**What you should do:**
Lines containing the word "scene" should be extracted in full.

— START OF Information supplied —

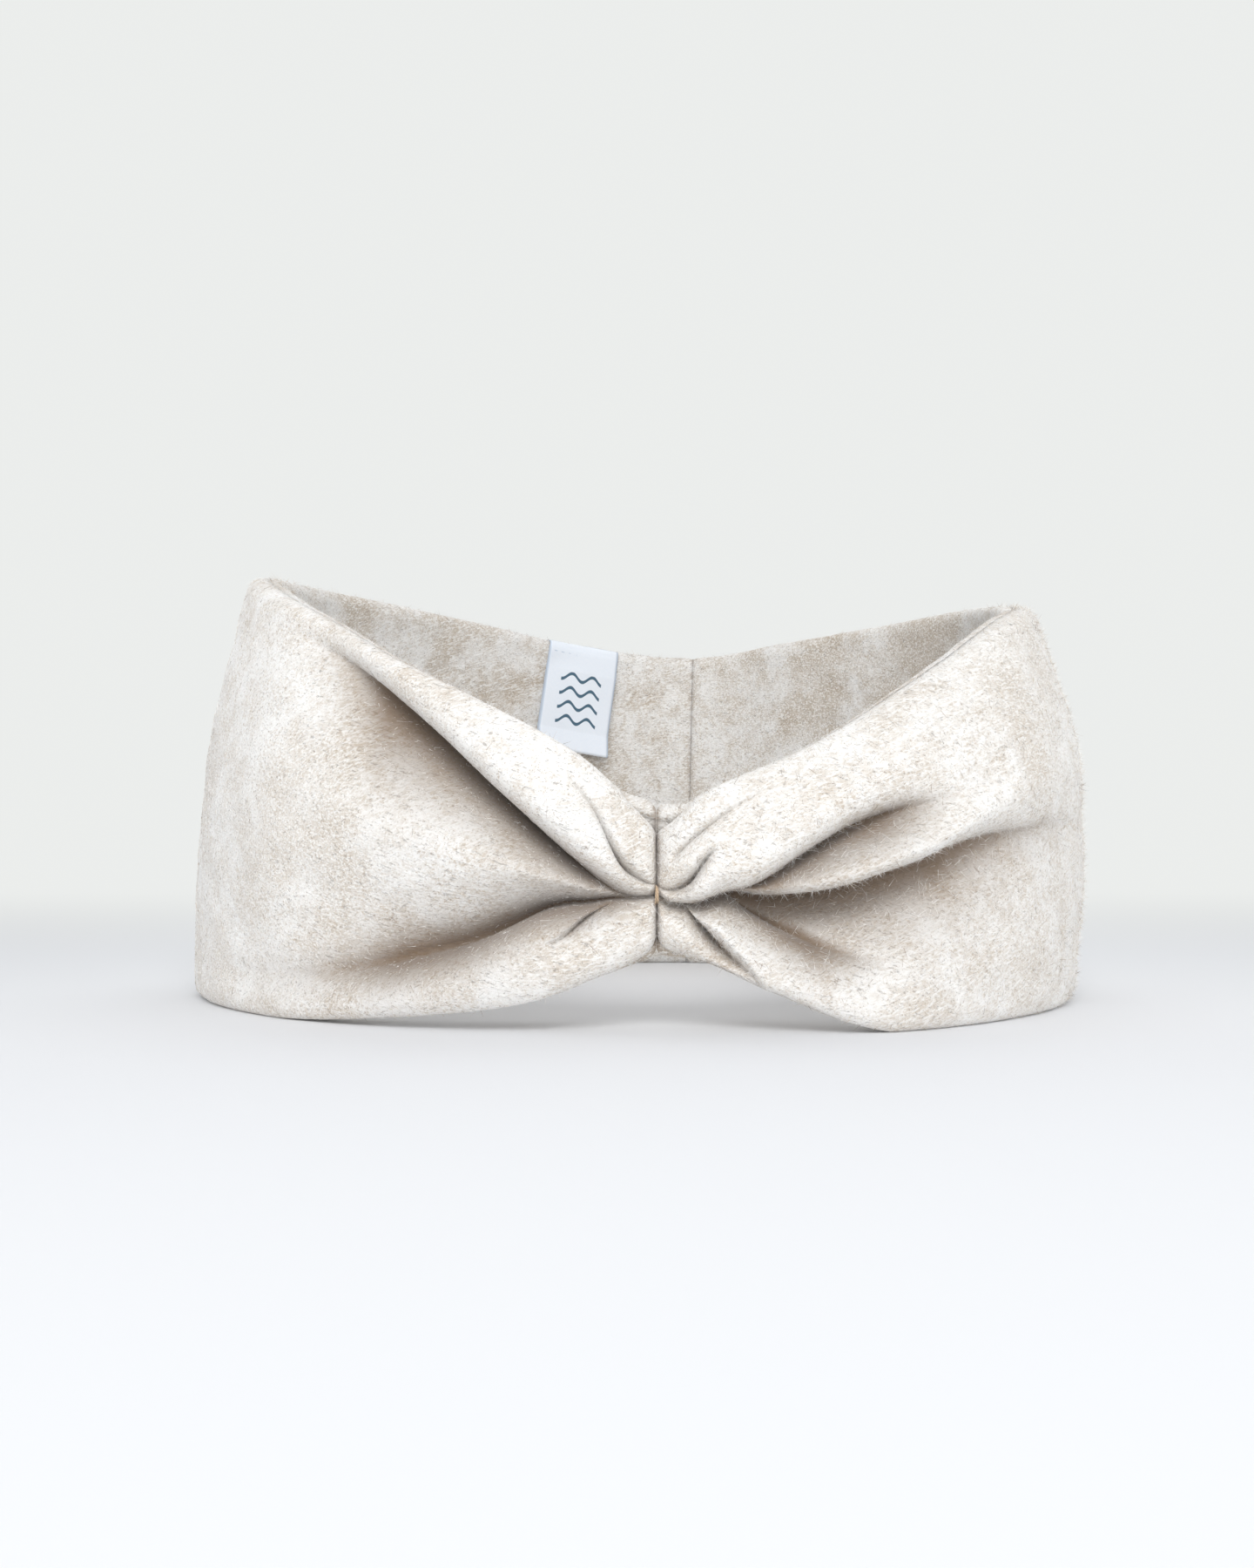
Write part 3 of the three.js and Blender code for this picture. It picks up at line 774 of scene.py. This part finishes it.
def satin_material():
    """Pale woven satin with a plain motif of waves; its coordinates are centimetres of ribbon."""
    made, tree, shader = material("pale_satin", 0.42)
    uv = add(tree, "ShaderNodeUVMap").outputs["UV"]
    parts = add(tree, "ShaderNodeSeparateXYZ")
    tree.links.new(uv, parts.inputs["Vector"])
    x, y = parts.outputs["X"], parts.outputs["Y"]
    wave = math_node(tree, "MULTIPLY", math_node(tree, "SINE", math_node(tree, "MULTIPLY", x, 9.7)), 0.10)
    row = math_node(tree, "PINGPONG", math_node(tree, "ADD", math_node(tree, "ADD", y, wave), 0.21), 0.21)
    line = math_node(tree, "SUBTRACT", 1.0, ramp(tree, row, 0.040, 0.058))
    for value, low, high in ((x, 0.46, 1.74), (y, 0.90, 2.46)):
        line = math_node(tree, "MULTIPLY", line, ramp(tree, value, low, low + 0.02))
        line = math_node(tree, "MULTIPLY", line,
                         math_node(tree, "SUBTRACT", 1.0, ramp(tree, value, high, high + 0.02)))
    weft = add(tree, "ShaderNodeTexWave")
    weft.bands_direction = "Y"
    weft.inputs["Scale"].default_value = 14
    weft.inputs["Distortion"].default_value = 0.6
    weft.inputs["Detail Scale"].default_value = 12
    tree.links.new(uv, weft.inputs["Vector"])
    warp = add(tree, "ShaderNodeTexWave")
    warp.bands_direction = "X"
    warp.inputs["Scale"].default_value = 10
    tree.links.new(uv, warp.inputs["Vector"])
    weave = math_node(tree, "ADD", weft.outputs["Fac"], math_node(tree, "MULTIPLY", warp.outputs["Fac"], 0.5))
    slub = noise(tree, uv, 14, 3, 0.5)
    base = mix(tree, slub, (0.84, 0.89, 0.95), (0.92, 0.94, 0.97))
    base = mix(tree, weave, base, (0.46, 0.56, 0.72), 0.22)
    selvedge = math_node(tree, "SUBTRACT", 1.0, ramp(tree, math_node(tree, "PINGPONG", x, 1.1), 0.03, 0.07))
    base = mix(tree, selvedge, base, (0.42, 0.54, 0.70), 0.5)
    base = mix(tree, line, base, (0.02, 0.09, 0.15), 0.96)
    tree.links.new(base, shader.inputs["Base Color"])
    bump = add(tree, "ShaderNodeBump")
    bump.inputs["Strength"].default_value = 0.55
    bump.inputs["Distance"].default_value = 0.05 * MM
    tree.links.new(weave, bump.inputs["Height"])
    tree.links.new(bump.outputs["Normal"], shader.inputs["Normal"])
    shader.inputs["Sheen Weight"].default_value = 0.2
    shader.inputs["Anisotropic"].default_value = 0.4
    return made


label_piece = ribbon()
label_piece.data.materials.append(satin_material())
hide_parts("label")
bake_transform(label_piece)

# a row of small stitches holds the ribbon to the lining just above the hinge
STITCHES = 9
STITCH_PITCH = 2.25 * MM
STITCH_DROP = 3.0 * MM
STITCH_REACH = 0.36  # half a stitch, as a share of the pitch
bm = bmesh.new()
for index in range(STITCHES):
    ends = []
    for tip in (-STITCH_REACH, -0.3, -0.2, 0.0, 0.2, 0.3, STITCH_REACH):
        u = (index - (STITCHES - 1) / 2 + tip) * STITCH_PITCH
        sink = 0.45 * MM * (abs(tip) / STITCH_REACH) ** 3
        ends.append(on_label(u, STITCH_DROP, wall_behind(u, STITCH_DROP) + 1.12 * MM - sink))
    tube(bm, ends, 0.16 * MM, 6)
stitches = finished("label_sewing", bm)
stitches.data.materials.append(thread_material("label_thread", (0.74, 0.80, 0.88), (0.50, 0.58, 0.70), 1200))
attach(stitches, "band")
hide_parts("label_stitches")

# ---------------------------------------------------------------- loose fibres

FIBRES = 44000
LINING_SHARE = 0.7  # of as many fibres on the lining


def spike():
    """A closed three-sided spike of unit length and radius, which becomes every fibre."""
    bm = bmesh.new()
    bmesh.ops.create_cone(bm, cap_ends=True, cap_tris=False, segments=3, radius1=1, radius2=0, depth=1)
    bmesh.ops.remove_doubles(bm, verts=bm.verts, dist=1e-4)
    bmesh.ops.recalc_face_normals(bm, faces=bm.faces)
    corners = np.array([v.co[:] for v in bm.verts]) + (0, 0, 0.5)
    faces = [[v.index for v in face.verts] for face in bm.faces]
    bm.free()
    return corners, np.array(faces)


def fibre_material():
    made, tree, shader = material("wool_fibre", 0.9)
    tint = add(tree, "ShaderNodeAttribute")
    tint.attribute_name = "tint"
    base = mix(tree, ramp(tree, tint.outputs["Fac"], 0.66, 0.70), (0.90, 0.885, 0.86), (0.62, 0.54, 0.44))
    base = mix(tree, ramp(tree, tint.outputs["Fac"], 0.90, 0.91), base, (0.30, 0.27, 0.25))
    base = mix(tree, ramp(tree, tint.outputs["Fac"], 0.965, 0.97), base, (0.24, 0.15, 0.09))
    tree.links.new(base, shader.inputs["Base Color"])
    shader.inputs["Sheen Weight"].default_value = 0.3
    shader.inputs["Specular IOR Level"].default_value = 0.15
    return made


def loose_fibres(name, panel, seed, count):
    """Fibres that lie on and stand off the skin of a ply."""
    draw = np.random.default_rng(seed)
    mesh = panel.data
    co = np.empty(len(mesh.vertices) * 3)
    mesh.vertices.foreach_get("co", co)
    co = co.reshape(-1, 3)
    quads = [face.vertices[:] for face in mesh.polygons if len(face.vertices) == 4]
    quads = np.array(quads)
    corners = co[quads]
    normals = np.cross(corners[:, 2] - corners[:, 0], corners[:, 3] - corners[:, 1])
    areas = np.linalg.norm(normals, axis=1) / 2 + 1e-15
    normals /= (2 * areas)[:, None]
    on_skin = quad_marks(panel, quads, "skin").min(axis=1) > 0.5
    # fewer fibres where the painted crease shade lies
    in_fold = quad_marks(panel, quads, "fold").mean(axis=1)
    weight = areas * on_skin * (1 - 0.8 * np.clip(in_fold, 0, 1))
    picks = draw.choice(len(quads), size=count, p=weight / weight.sum())
    a, b = draw.random(count)[:, None], draw.random(count)[:, None]
    chosen = corners[picks]
    base = ((chosen[:, 0] * (1 - a) + chosen[:, 1] * a) * (1 - b)
            + (chosen[:, 3] * (1 - a) + chosen[:, 2] * a) * b)
    normal = normals[picks]
    lean = draw.normal(size=(count, 3))
    lean -= normal * (lean * normal).sum(axis=1)[:, None]
    lean /= np.linalg.norm(lean, axis=1)[:, None]
    steep = np.where(draw.random(count) < 0.5, draw.uniform(0.03, 0.22, count), draw.uniform(0.3, 1.6, count))
    direction = lean + normal * steep[:, None]
    direction /= np.linalg.norm(direction, axis=1)[:, None]
    length = draw.uniform(0.9, 3.3, count) * MM * np.where(steep > 0.24, 0.7, 1.0)
    thick = draw.uniform(0.022, 0.05, count) * MM
    first = np.cross(direction, normal)
    first /= np.linalg.norm(first, axis=1)[:, None]
    second = np.cross(direction, first)
    shape, faces = spike()
    points = (base[:, None] - normal[:, None] * 0.04 * MM
              + shape[None, :, 0:1] * (first * thick[:, None])[:, None]
              + shape[None, :, 1:2] * (second * thick[:, None])[:, None]
              + shape[None, :, 2:3] * (direction * length[:, None])[:, None])
    points[:, :, 2] = np.maximum(points[:, :, 2], 0.02 * MM)
    index = faces[None] + (np.arange(count) * len(shape))[:, None, None]
    made = bpy.data.meshes.new(name)
    made.from_pydata(points.reshape(-1, 3), [], index.reshape(-1, 3))
    tint = made.attributes.new("tint", "FLOAT", "POINT")
    tint.data.foreach_set("value", np.repeat(draw.random(count), len(shape)).astype(np.float32))
    thing = bpy.data.objects.new(name, made)
    bpy.context.scene.collection.objects.link(thing)
    return thing


def quad_marks(panel, quads, name):
    """A panel's own vertex values, such as skin or fold (the painted crease shade), at the corners of its
    faces.
    """
    marks = np.empty(len(panel.data.vertices), np.float32)
    panel.data.attributes[name].data.foreach_get("value", marks)
    return marks[quads]


fibre_wool = fibre_material()
for index, (node, panel) in enumerate(panels.items()):
    outer = node.startswith("outer")
    coat = loose_fibres("fibres_" + node, panel, 40 + index, FIBRES if outer else int(FIBRES * LINING_SHARE))
    coat.data.materials.append(fibre_wool)
    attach(coat, "band")

# ---------------------------------------------------------------- stage


def area_light(name, place, aim, size, power):
    """A rectangular softbox; size in metres, power in watts."""
    light = bpy.data.lights.new(name, "AREA")
    light.shape = "RECTANGLE"
    light.size, light.size_y = size
    light.energy = power
    lamp = bpy.data.objects.new(name, light)
    lamp.location = place
    lamp.rotation_euler = (Vector(aim) - Vector(place)).to_track_quat("-Z", "Y").to_euler()
    bpy.context.scene.collection.objects.link(lamp)


def seamless_floor():
    """A floor that sweeps up into a backdrop, which glows softly so that no horizon shows."""
    bm = bmesh.new()
    bmesh.ops.create_grid(bm, x_segments=2, y_segments=80, size=1)
    start, bend, length = 1.4, 1.2, 7.5
    for vert in bm.verts:
        run = (vert.co.y + 1) / 2 * length - 1.6
        vert.co.x *= 4.0
        angle = min(max(run - start, 0) / bend, math.pi / 2)
        rise = max(0, run - start - bend * math.pi / 2)
        vert.co.y = min(run, start) + bend * math.sin(angle)
        vert.co.z = bend * (1 - math.cos(angle)) + rise
    for face in bm.faces:
        face.smooth = True
    floor = new_object("floor", bm)
    made, tree, shader = material("floor_paper", 0.8)
    shader.inputs["Base Color"].default_value = (0.86, 0.87, 0.89, 1)
    shader.inputs["Specular IOR Level"].default_value = 0.1
    glow = add(tree, "ShaderNodeEmission")
    glow.inputs["Color"].default_value = (0.835, 0.85, 0.838, 1)
    here = add(tree, "ShaderNodeTexCoord").outputs["Object"]
    parts = add(tree, "ShaderNodeSeparateXYZ")
    tree.links.new(here, parts.inputs["Vector"])
    blend = add(tree, "ShaderNodeMixShader")
    far = math_node(tree, "DIVIDE", 0.42, math_node(tree, "ADD", parts.outputs["Y"], 0.32))
    tree.links.new(ramp(tree, math_node(tree, "SUBTRACT", 1.0, far), -0.05, 0.8), blend.inputs["Fac"])
    tree.links.new(shader.outputs["BSDF"], blend.inputs[1])
    tree.links.new(glow.outputs["Emission"], blend.inputs[2])
    output = tree.nodes["Material Output"]
    tree.links.new(blend.outputs["Shader"], output.inputs["Surface"])
    floor.data.materials.append(made)


def studio():
    seamless_floor()
    world = bpy.data.worlds.new("studio")
    world.use_nodes = True
    world.node_tree.nodes["Background"].inputs["Color"].default_value = (0.95, 0.97, 1.0, 1)
    world.node_tree.nodes["Background"].inputs["Strength"].default_value = 0.5
    bpy.context.scene.world = world
    area_light("key_softbox", (0.02, -0.78, 0.60), (0, 0, 0.03), (0.55, 0.4), 4.1)
    area_light("top_softbox", (0.1, 0.25, 0.9), (0, 0, 0.0), (0.6, 0.5), 1.3)
    area_light("low_fill", (0.05, -1.1, 0.16), (0, 0, 0.04), (0.9, 0.3), 3.4)


def viewing_camera():
    """A level camera in front of the gather, with its frame shifted up instead of tilted."""
    camera = bpy.data.cameras.new("camera")
    camera.sensor_width = 36
    camera.lens = 28.84
    camera.shift_y = 98 / 1800
    camera.clip_start = 0.01
    eye = bpy.data.objects.new("camera", camera)
    eye.location = (-3.0 * MM, -306.5 * MM, 29 * MM)
    eye.rotation_euler = (math.pi / 2, 0, 0)
    bpy.context.scene.collection.objects.link(eye)
    bpy.context.scene.camera = eye


studio()
viewing_camera()
bpy.context.scene.view_settings.view_transform = "Standard"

— END OF Information supplied —

**Completed task:**
Write part 3 of the three.js and Blender code for this picture. It picks up at line 774 of scene.py. This part finishes it.
    bpy.context.scene.collection.objects.link(thing)
    bpy.context.scene.collection.objects.link(lamp)
    bpy.context.scene.world = world
    bpy.context.scene.collection.objects.link(eye)
    bpy.context.scene.camera = eye
bpy.context.scene.view_settings.view_transform = "Standard"